Mittwoch, 6. März 2024

Erst mal sacken lassen muss ich ...

 ... die Erlebnisse des gestrigen Abends, auch wenn es unterm Strich wirklich schön war und deutlich anders als erwartet.

Von Anfang an stand alles unter einem guten Stern, den ganzen Tag hatte ich den Fieselregen beobachtet und überlegt, was ich mit einem nassen Schirm in M. und A.s Auto anfangen sollte, aber dann meinte Petrus es gut, denn genau in dem Moment, in dem ich losgehen wollte, hörte der Regen auf, so dass ich den Schirm daheim lassen konnte.

A. hatte den Wagen schon ausgeparkt, ich brauchte nur noch einzusteigen und schon ging es los.

Erstaunt war ich, dass sie beim Fahren unentwegt plaudern und sich trotzdem konzentrieren konnte, und dank der türkischen Stimme aus ihrer Navy-App fanden wir den Veranstaltungsort sofort, standen dann aber vor dem Problem, dass wirklich jede noch so kleine Lücke zugeparkt war.

Und noch einmal Glück, denn just, als wir vor dem Gebäude vorfuhren, stieg direkt gegenüber eine Frau in ihr Auto und fuhr weg - bequemer ging es wirklich nicht, auch wenn wir dann erst mal Mühe hatten, einen Parkscheinautomaten zu finden, weil rein gar nichts beschildert war.

A. hatte sich schick gemacht mit einem fast bodenlangen schwarzen Rock und kurz überlegte ich, ob ich in grauer, über den Boots gekrempelter Röhrenjeans und dickem Pullover mit weit ausladendem Kragen womöglich nicht feierlich genug gekleidet sein könnte, wurde aber schnell beruhigt, als ich die anderen Gäste sah, die vor dem Haus in kleinen Grüppchen beisammenstanden.

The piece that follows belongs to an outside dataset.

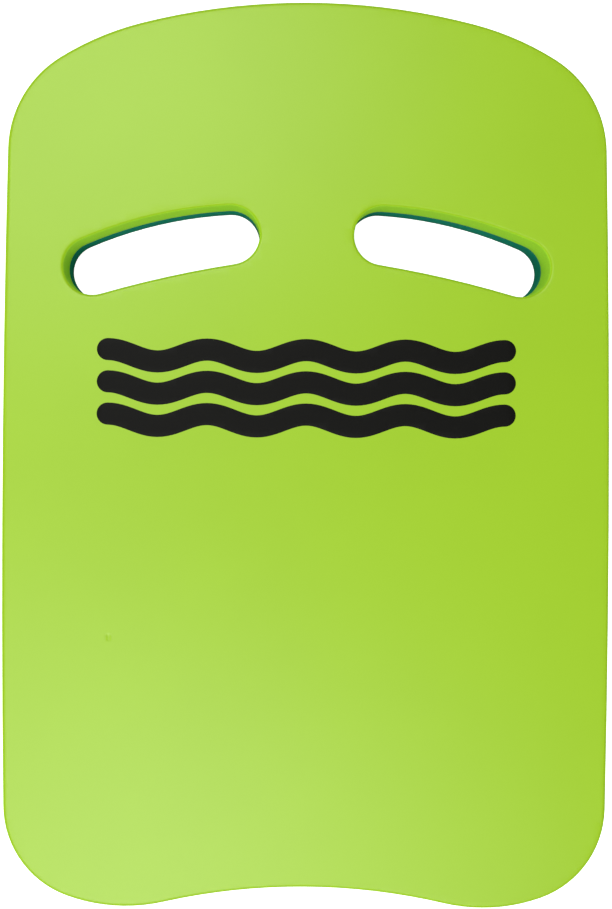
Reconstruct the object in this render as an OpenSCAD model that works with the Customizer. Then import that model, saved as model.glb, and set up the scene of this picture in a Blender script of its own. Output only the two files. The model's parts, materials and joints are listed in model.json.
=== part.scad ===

Afrikanerinnen in Landestracht, viele Türkinnen mit Kopftuch, aber auch viele deutsche Frauen sah ich, zudem sogar einige Männer, und zunächst bestätigte sich das Bild, das ich hier in der Stadt meistens wahrnehme, dass nämlich jede Nationalität unter sich bleibt.

Innen wurden wir sofort herzlich begrüßt von A.s Bekannten. 

Ahhh, ich sei also die xxx, meinten sie, sie freuten sich, mich endlich kennenzulernen, wo A. doch ständig so begeistert von mir erzählen würde. 🥰

Ein wirklich herzliches Willkommen war das und nachdem wir uns im Café-Raum einen kleinen Tisch gesucht hatten, wurden wir aufgefordert uns am Büffet zu bedienen und sogar meine Jacke nahm mir eine ihrer Landsmänninnen ab und ging sie für mich zur Garderobe bringen.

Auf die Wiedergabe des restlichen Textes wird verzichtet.